Working with toxicity: Disability, pace, and anti-productivism
Monday, January 19, 2026 from 3:00 pm to 5:00 pm

- In-person event
- 2017, Dunton Tower, Carleton University
- 1125 Colonel By Drive, Ottawa, ON, K1S 5B6
- Contact
- Kelly Fritsch, kellyfritsch@cunet.carleton.ca
Join the Carleton Disability and Access Studies Hub for a lecture and discussion with Dr. Alexis Shotwell (Department of Sociology and Anthropology).

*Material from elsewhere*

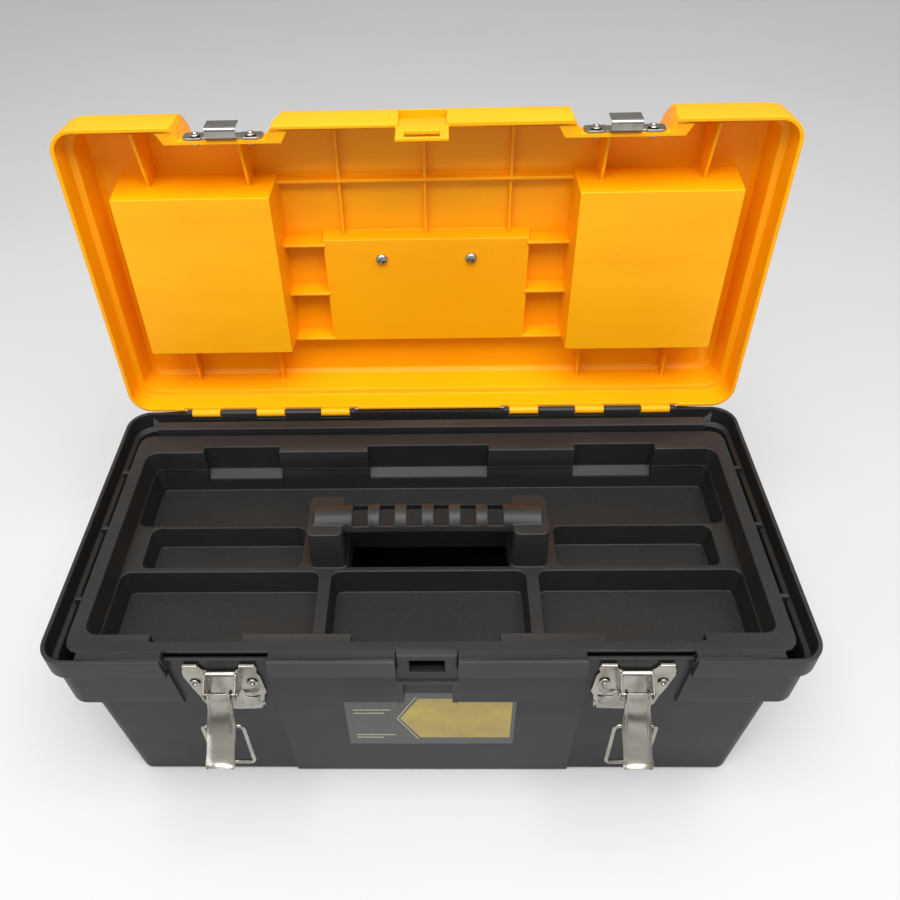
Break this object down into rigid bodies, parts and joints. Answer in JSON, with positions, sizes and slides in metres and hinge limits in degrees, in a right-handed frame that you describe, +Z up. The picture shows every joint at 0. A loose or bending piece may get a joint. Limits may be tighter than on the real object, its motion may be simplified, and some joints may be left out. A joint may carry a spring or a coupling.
{
  "type": "toolbox with tray",
  "caption": "Plastic toolbox with an open hinged lid, a lift-out tray with a slotted grip, metal draw latches and organiser boxes in the lid.",
  "frame": {"origin": "middle of the tub's underside, on the surface that it stands on", "axes": "+X along the box to the right as seen from the latches, -Y to the latch side, +Z up; the lid stands open behind"},
  "size_m": [0.4316, 0.2915, 0.3658],
  "materials": {
    "black_plastic": "satin moulded polypropylene with a fine grain",
    "yellow_plastic": "satin moulded polypropylene, slightly translucent",
    "smoke_plastic": "satin moulded polypropylene",
    "plated_steel": "bright nickel plate on pressed steel",
    "zinc_steel": "bright zinc plate",
    "label_film": "satin printed film"
  },
  "bodies": {
    "tub_body": {"tub": "black_plastic", "hinge_pin_left": "zinc_steel", "hinge_pin_right": "zinc_steel", "latch_plate_left": "plated_steel", "latch_plate_right": "plated_steel", "latch_rivet_left_1": "plated_steel", "latch_rivet_left_2": "plated_steel", "latch_rivet_right_1": "plated_steel", "latch_rivet_right_2": "plated_steel", "lever_pin_left": "zinc_steel", "lever_pin_right": "zinc_steel", "front_label": "label_film"},
    "lid": {"lid_shell": "yellow_plastic", "strike_plate_left": "plated_steel", "strike_plate_right": "plated_steel", "strike_rivet_left_1": "plated_steel", "strike_rivet_left_2": "plated_steel", "strike_rivet_right_1": "plated_steel", "strike_rivet_right_2": "plated_steel", "handle_bracket": "black_plastic", "handle_rod": "zinc_steel", "handle_screw_left": "zinc_steel", "handle_screw_right": "zinc_steel"},
    "tray_body": {"tray": "black_plastic"},
    "lever_left": {"latch_lever_left": "plated_steel"},
    "lever_right": {"latch_lever_right": "plated_steel"},
    "bail_left": {"latch_bail_left": "plated_steel"},
    "bail_right": {"latch_bail_right": "plated_steel"},
    "handle": {"carry_handle": "black_plastic"},
    "cover_left": {"organiser_cover_left": "smoke_plastic"},
    "cover_right": {"organiser_cover_right": "smoke_plastic"}
  },
  "joints": [
    {"name": "lid_hinge", "type": "hinge", "parent": "tub_body", "child": "lid", "pos_m": [0, 0.103, 0.1585], "axis": [-1, 0, 0], "range_deg": [-92, 0]},
    {"name": "tray_lift", "type": "slide", "parent": "tub_body", "child": "tray_body", "axis": [0, 0, 1], "range_m": [0, 0.16]},
    {"name": "lever_left_swing", "type": "hinge", "parent": "tub_body", "child": "lever_left", "pos_m": [-0.1158, -0.109, 0.1355], "axis": [-1, 0, 0], "range_deg": [-27, 95]},
    {"name": "bail_left_swing", "type": "hinge", "parent": "lever_left", "child": "bail_left", "pos_m": [-0.1158, -0.1186, 0.1189], "axis": [1, 0, 0], "range_deg": [-200, 35]},
    {"name": "lever_right_swing", "type": "hinge", "parent": "tub_body", "child": "lever_right", "pos_m": [0.1158, -0.109, 0.1355], "axis": [-1, 0, 0], "range_deg": [-27, 95]},
    {"name": "bail_right_swing", "type": "hinge", "parent": "lever_right", "child": "bail_right", "pos_m": [0.1158, -0.1186, 0.1189], "axis": [1, 0, 0], "range_deg": [-200, 35]},
    {"name": "carry_handle_fold", "type": "hinge", "parent": "lid", "child": "handle", "pos_m": [0, 0.14078, 0.26625], "axis": [1, 0, 0], "range_deg": [0, 90]},
    {"name": "cover_left_hinge", "type": "hinge", "parent": "lid", "child": "cover_left", "pos_m": [-0.197, 0.14907, 0.25995], "axis": [0, 0.0349, 0.9994], "range_deg": [0, 100]},
    {"name": "cover_right_hinge", "type": "hinge", "parent": "lid", "child": "cover_right", "pos_m": [0.197, 0.14907, 0.25995], "axis": [0, -0.0349, -0.9994], "range_deg": [0, 100]}
  ]
}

Working with toxicity: Disability, pace, and anti-productivism
Disability decolonial theorists have richly engaged the production of debility and disability under occupation and racial capitalism; we know that extraction regimes are toxic. There is a complex nexus of metaphors and materialities at the intersection of toxicity and disability, particularly in the ways that people disrupt and contest the production of toxicity through raising fears of disability (think here of the spectre of the disabled kid, victim of toxic environments, medications, or maternal failings; think here of the person disabled by their work; think here of ecologies disabled by chemical pollution). In this talk, I engage the disability-toxicity nexus through thinking about work. Work is toxic, and it distributes toxicity’s effects; toxicity is something we cannot, in the final analysis, evade. Instead, it is something we must work with, and on. I argue that anti-productivism, a commitment to liberatory intoxication, and a disability anti-work politics help us oppose toxicity without replicating anti-disability rhetoric and practices.